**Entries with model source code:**
::::
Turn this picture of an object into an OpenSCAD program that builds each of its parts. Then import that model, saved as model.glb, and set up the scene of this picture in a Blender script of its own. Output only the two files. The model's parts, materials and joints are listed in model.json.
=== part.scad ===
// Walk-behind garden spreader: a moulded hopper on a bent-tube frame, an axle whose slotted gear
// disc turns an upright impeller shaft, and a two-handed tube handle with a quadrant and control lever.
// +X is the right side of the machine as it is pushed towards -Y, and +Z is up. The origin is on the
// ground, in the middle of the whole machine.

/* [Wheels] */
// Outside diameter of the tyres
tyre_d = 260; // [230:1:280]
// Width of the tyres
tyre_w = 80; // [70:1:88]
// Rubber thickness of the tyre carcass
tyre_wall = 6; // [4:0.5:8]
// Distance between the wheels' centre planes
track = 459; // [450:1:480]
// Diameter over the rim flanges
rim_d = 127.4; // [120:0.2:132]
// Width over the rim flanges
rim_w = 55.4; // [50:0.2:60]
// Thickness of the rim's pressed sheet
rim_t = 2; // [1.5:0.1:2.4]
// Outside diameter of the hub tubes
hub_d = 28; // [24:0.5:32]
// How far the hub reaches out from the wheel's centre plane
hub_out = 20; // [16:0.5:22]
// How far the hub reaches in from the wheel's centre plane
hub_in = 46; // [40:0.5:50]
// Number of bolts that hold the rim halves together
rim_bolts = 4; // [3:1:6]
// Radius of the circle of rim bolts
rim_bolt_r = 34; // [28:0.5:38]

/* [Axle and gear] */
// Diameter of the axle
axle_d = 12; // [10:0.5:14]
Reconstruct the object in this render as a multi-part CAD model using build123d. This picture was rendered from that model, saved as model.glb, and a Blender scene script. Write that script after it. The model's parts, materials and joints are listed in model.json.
::::
**EXERCISE OBJECTIVE:** Send back every record, precisely as written.

**FINISHED TASK:**
Turn this picture of an object into an OpenSCAD program that builds each of its parts. Then import that model, saved as model.glb, and set up the scene of this picture in a Blender script of its own. Output only the two files. The model's parts, materials and joints are listed in model.json.
=== part.scad ===
// Walk-behind garden spreader: a moulded hopper on a bent-tube frame, an axle whose slotted gear
// disc turns an upright impeller shaft, and a two-handed tube handle with a quadrant and control lever.
// +X is the right side of the machine as it is pushed towards -Y, and +Z is up. The origin is on the
// ground, in the middle of the whole machine.

/* [Wheels] */
// Outside diameter of the tyres
tyre_d = 260; // [230:1:280]
// Width of the tyres
tyre_w = 80; // [70:1:88]
// Rubber thickness of the tyre carcass
tyre_wall = 6; // [4:0.5:8]
// Distance between the wheels' centre planes
track = 459; // [450:1:480]
// Diameter over the rim flanges
rim_d = 127.4; // [120:0.2:132]
// Width over the rim flanges
rim_w = 55.4; // [50:0.2:60]
// Thickness of the rim's pressed sheet
rim_t = 2; // [1.5:0.1:2.4]
// Outside diameter of the hub tubes
hub_d = 28; // [24:0.5:32]
// How far the hub reaches out from the wheel's centre plane
hub_out = 20; // [16:0.5:22]
// How far the hub reaches in from the wheel's centre plane
hub_in = 46; // [40:0.5:50]
// Number of bolts that hold the rim halves together
rim_bolts = 4; // [3:1:6]
// Radius of the circle of rim bolts
rim_bolt_r = 34; // [28:0.5:38]

/* [Axle and gear] */
// Diameter of the axle
axle_d = 12; // [10:0.5:14]
Reconstruct the object in this render as a multi-part CAD model using build123d. This picture was rendered from that model, saved as model.glb, and a Blender scene script. Write that script after it. The model's parts, materials and joints are listed in model.json.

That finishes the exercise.